Hélas ! il arrive aussi à Ingres de se laisser aller à des pauvretés enfantines, à des recherches maniérées, comme sa Vierge à l’hostie, ou même nulles, comme sa Jeanne d’Arc, où tout est en zinc, sauf la cuirasse qui est en carton. C’est ici qu’apparaît « le Chinois.»
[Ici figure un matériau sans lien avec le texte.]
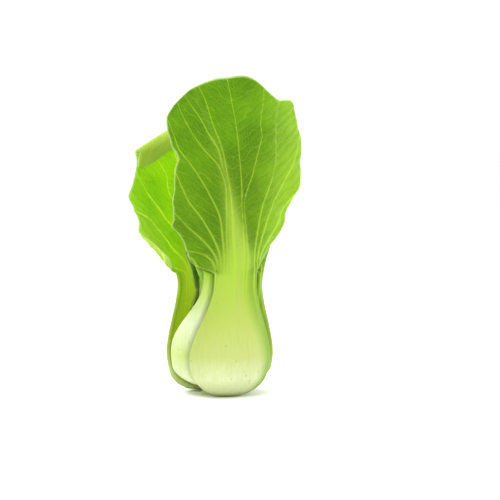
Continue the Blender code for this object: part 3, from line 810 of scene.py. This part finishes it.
right_leaf = plain_leaf("right_leaf", (17, 12, 15), 1, 52, 6.6, (4.2, 76, 178), 36, 17, 3, 48, 1.8, 1.0)
left_leaf = plain_leaf("left_leaf", (236, 272, 270), 1, 42, 7.0, (5.2, 78, 164), 25, 6, 1, 34, 1.2, 3.3)
back_leaf = plain_leaf("back_leaf", (70, 66, 62), 1, 50, 5.6, (8.6, 72, 168), 35, 15, 3, 50, 1.6, 5.0)
# The first stop, darker olive at the very foot, is painted shade where the stalk stands on the floor.
GREEN_STALK_COLOURS = (
    (0.0, "#929c5e"), (0.05, "#b8c286"), (0.16, "#b0bd76"), (0.34, "#92a848"), (0.6, "#789624"),
    (1.0, "#698b10"),
)
green_skin = leaf_skin("green_stalk_leaf_skin", "#70a400", "#5c8e00", "#a6ca38", GREEN_STALK_COLOURS)
grow(right_leaf, green_skin, 3, 56, 150, 101)
# The left leaf's white stalk. Its first stop is painted shade at the foot, and the whiter stop at 0.6 is a
# painted highlight where its bulge catches the light.
WHITE_STALK_AND_HIGHLIGHT_COLOURS = (
    (0.0, "#a0ab66"), (0.05, "#cdd69c"), (0.16, "#dae2ba"), (0.34, "#bfd080"), (0.6, "#dde4c2"),
    (0.86, "#bcd078"), (1.0, "#8fb23c"),
)
white_skin = leaf_skin("white_stalk_leaf_skin", "#70a400", "#5c8e00", "#a6ca38", WHITE_STALK_AND_HIGHLIGHT_COLOURS)
grow(left_leaf, white_skin, 4, 60, 130, 101)
grow(back_leaf, green_skin, 5, 56, 150, 101)

# The four inner leaves and the two heart leaves are younger, smaller and paler the further in they
# stand, because less light reaches them. Below the small height they get a coarser mesh.
inner_skin = leaf_skin("inner_leaf_skin", "#92c238", "#82b42c", "#cfe380", STALK_COLOURS)
heart_skin = leaf_skin("heart_leaf_skin", "#b3d358", "#a3c948", "#dcea9c", STALK_COLOURS, glow=0.4)
SMALL_HEIGHT = 130
YOUNG = (
    ("inner_front_leaf", (262, 272, 282), 0.9, 40, 4.6, (10.6, 70, 158), 28, 6, 1, 34, 1.0, 0.2),
    ("inner_right_leaf", (-24, -20, -14), 0.84, 46, 4.0, (13.6, 66, 150), 26, 8, 1, 30, 1.0, 2.6),
    ("inner_left_leaf", (134, 114, 110), 0.76, 46, 3.8, (13.8, 64, 144), 25, 6, 1, 28, 0.9, 4.1),
    ("inner_back_leaf", (48, 46, 46), 0.66, 44, 3.0, (17.6, 58, 128), 20, 6, 0, 22, 0.8, 1.7),
    ("heart_leaf_left", (232, 222, 215), 0.5, 44, 2.4, (18.4, 52, 110), 15, 3, 0, 16, 0.6, 0.9),
    ("heart_leaf_right", (352, 345, 340), 0.38, 42, 2.0, (21.6, 46, 94), 11, 2, 0, 12, 0.5, 3.9),
)
for seed, young in enumerate(YOUNG, 6):
    leaf = plain_leaf(*young)
    if leaf.heights[2] > SMALL_HEIGHT:
        grow(leaf, inner_skin, seed, 40, 90, 65, 0.4, 0.9)
    else:
        grow(leaf, heart_skin, seed, 30, 60, 45, 0.3, 0.6)

# The studio: a wide plain floor of white paper in an even white surround, with soft lights from the
# front left, the front right and above, and two from behind that shine through the thin blades.
FLOOR_SIDES, FLOOR_RADIUS = 64, 12.0
TOOTH_SIZE = 1.111
SURROUND = 1.03
turn = np.linspace(0, 2 * np.pi, FLOOR_SIDES, endpoint=False)
round_edge = [(FLOOR_RADIUS * np.cos(a), FLOOR_RADIUS * np.sin(a), 0) for a in turn]
floor_mesh = bpy.data.meshes.new("floor")
floor_mesh.from_pydata(round_edge, [], [range(FLOOR_SIDES)])
paper, tree, where = skin_tree("white_paper")
tooth = add(tree, "ShaderNodeTexNoise", {"Vector": where, "Scale": 1 / (TOOTH_SIZE * MM), "Detail": 3})
uneven = add(tree, "ShaderNodeBump", {"Strength": 0.1, "Distance": 0.2 * MM, "Height": tooth})
sheet = {"Base Color": linear("#fdfdfc"), "Roughness": 0.85, "Normal": uneven}
sheet = add(tree, "ShaderNodeBsdfPrincipled", sheet)
add(tree, "ShaderNodeOutputMaterial", [sheet])
floor_mesh.materials.append(paper)
floor = bpy.data.objects.new("floor", floor_mesh)
bpy.context.collection.objects.link(floor)

MIDDLE = Vector((0, 0, 0.1))
LIGHTS = (
    ("key", (-0.6, -0.98, 0.8), 1.1, 3.6),
    ("fill", (0.95, -0.9, 0.45), 1.1, 5.2),
    ("top", (0.0, -0.1, 1.25), 0.9, 3),
    ("behind", (-0.75, 0.6, 0.6), 0.6, 10.5),
    ("behind right", (0.85, 0.6, 0.4), 0.6, 4),
)
for name, place, size, power in LIGHTS:
    light = bpy.data.lights.new(name, "AREA")
    light.shape, light.size, light.energy = "DISK", size, power
    lamp = bpy.data.objects.new(name, light)
    lamp.location = place
    lamp.rotation_euler = (MIDDLE - Vector(place)).to_track_quat("-Z", "Y").to_euler()
    bpy.context.collection.objects.link(lamp)
world = bpy.data.worlds.new("studio")
world.use_nodes = True
world.node_tree.nodes["Background"].inputs["Color"].default_value = linear("#ffffff")
world.node_tree.nodes["Background"].inputs["Strength"].default_value = SURROUND
bpy.context.scene.world = world
bpy.context.scene.view_settings.view_transform = "Standard"

# The camera looks from the front, a little from above, with a long lens.
LENS, SENSOR = 120, 36
FRAME_WIDTH = 0.3076
AIM = Vector((0.0188, 0, 0.091))
ELEVATION = np.radians(4)
HEAD_FRONT = 0.033
distance = FRAME_WIDTH * LENS / SENSOR + HEAD_FRONT
camera = bpy.data.objects.new("camera", bpy.data.cameras.new("camera"))
camera.data.lens, camera.data.sensor_width = LENS, SENSOR
camera.location = AIM + distance * Vector((0, -np.cos(ELEVATION), np.sin(ELEVATION)))
camera.rotation_euler = (AIM - camera.location).to_track_quat("-Z", "Y").to_euler()
bpy.context.collection.objects.link(camera)
bpy.context.scene.camera = camera
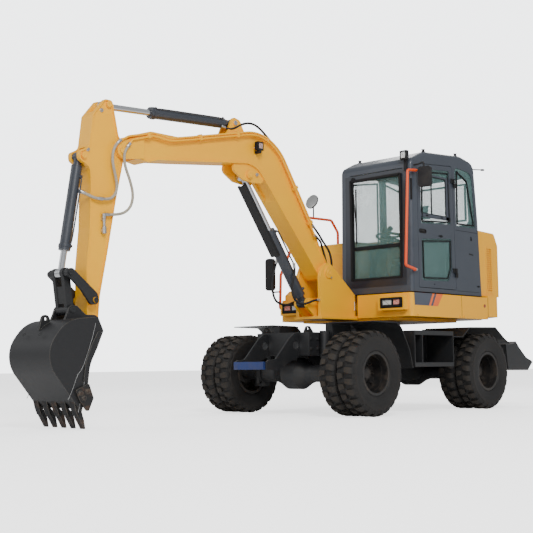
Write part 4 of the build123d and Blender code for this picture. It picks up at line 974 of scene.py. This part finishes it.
# Cab
REAR_LEFT_WINDOW = [(-665, 2080, 30), (-665, 2760, 40), (-1020, 2740, 120), (-1070, 2090, 30)]
UPPER_WINDOW = [(30, 2050, 25), (20, 2655, 30), (-545, 2700, 30), (-555, 2090, 25)]
LOWER_WINDOW = [(25, 1425, 30), (25, 1880, 25), (-560, 1925, 25), (-560, 1590, 30), (-490, 1440, 30)]
RIGHT_FRONT_WINDOW = [(130, 1420, 60), (120, 2640, 60), (-540, 2720, 40), (-540, 1420, 40)]
RIGHT_REAR_WINDOW = [(-620, 1900, 40), (-620, 2720, 40), (-1040, 2700, 80), (-1080, 1900, 40)]
WINDSHIELD = rectangle((35, 855), (1395, 2660), 70)
REAR_WINDOW = rectangle((40, 830), (2150, 2700), 60)
DOOR = [(90, 1345, 20), (90, 2710, 40), (-610, 2765, 40), (-640, 1345, 20)]


def window_gaskets():
    """Rubber round each pane."""
    left_face, right_face = (CAB_LEFT - 12, CAB_LEFT + 3), (CAB_RIGHT - 3, CAB_RIGHT + 12)
    door_face = (CAB_LEFT - 10, CAB_LEFT + 3)
    cab_rows = [
        # outline, axis that it faces, low and high, inside it, outside it, steps of each corner
        (REAR_LEFT_WINDOW, "y", *left_face, 9, 7, 6),
        (RIGHT_FRONT_WINDOW, "y", *right_face, 9, 9, 6),
        (RIGHT_REAR_WINDOW, "y", *right_face, 9, 9, 6),
        (DOOR, "y", CAB_LEFT - 20, CAB_LEFT - 6, 5, -1, 6),
        (WINDSHIELD, "x", 168, 216, 12, 14, 10),
        (REAR_WINDOW, "x", -1136, -1116, 10, 9, 6),
    ]
    door_rows = [(rows, "y", *door_face, 8, 6, 6) for rows in (UPPER_WINDOW, LOWER_WINDOW)]
    for name, body, panes in (("gaskets_cab", "upper", cab_rows), ("gaskets_door", "door", door_rows)):
        shape = Shape()
        for outline, axis, low, high, inside, outside, steps in panes:
            shape.rim_of(rounded(outline, steps), axis, low, high, inside, outside)
        put(name, shape, body, "gasket")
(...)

Mais ce qui est incomparable, ce qui n’avait jamais été fait avant lui, que nul n’a refait ni ne refera, c’est la collection de ses merveilleux portraits à la mine de plomb. Tandis qu’il n’y indique les vêtemens que par des traits simples, souples et sûrs, il apporte aux têtes le modelé le plus ravissant, fondu dans des miracles de physionomie. Toutes marquent leur temps, elles en exhalent l’esprit tout en gardant leur souffle individuel. Elles vivent bien à l’instant précis, et elles sont éternelles par la magie de l’art. Ces costumes, ainsi traités d’une pointe absolument attentive, montrent toutes les habitudes des corps. Les modes ainsi dessinées, si étranges qu’elles soient, ne paraissent jamais surannées.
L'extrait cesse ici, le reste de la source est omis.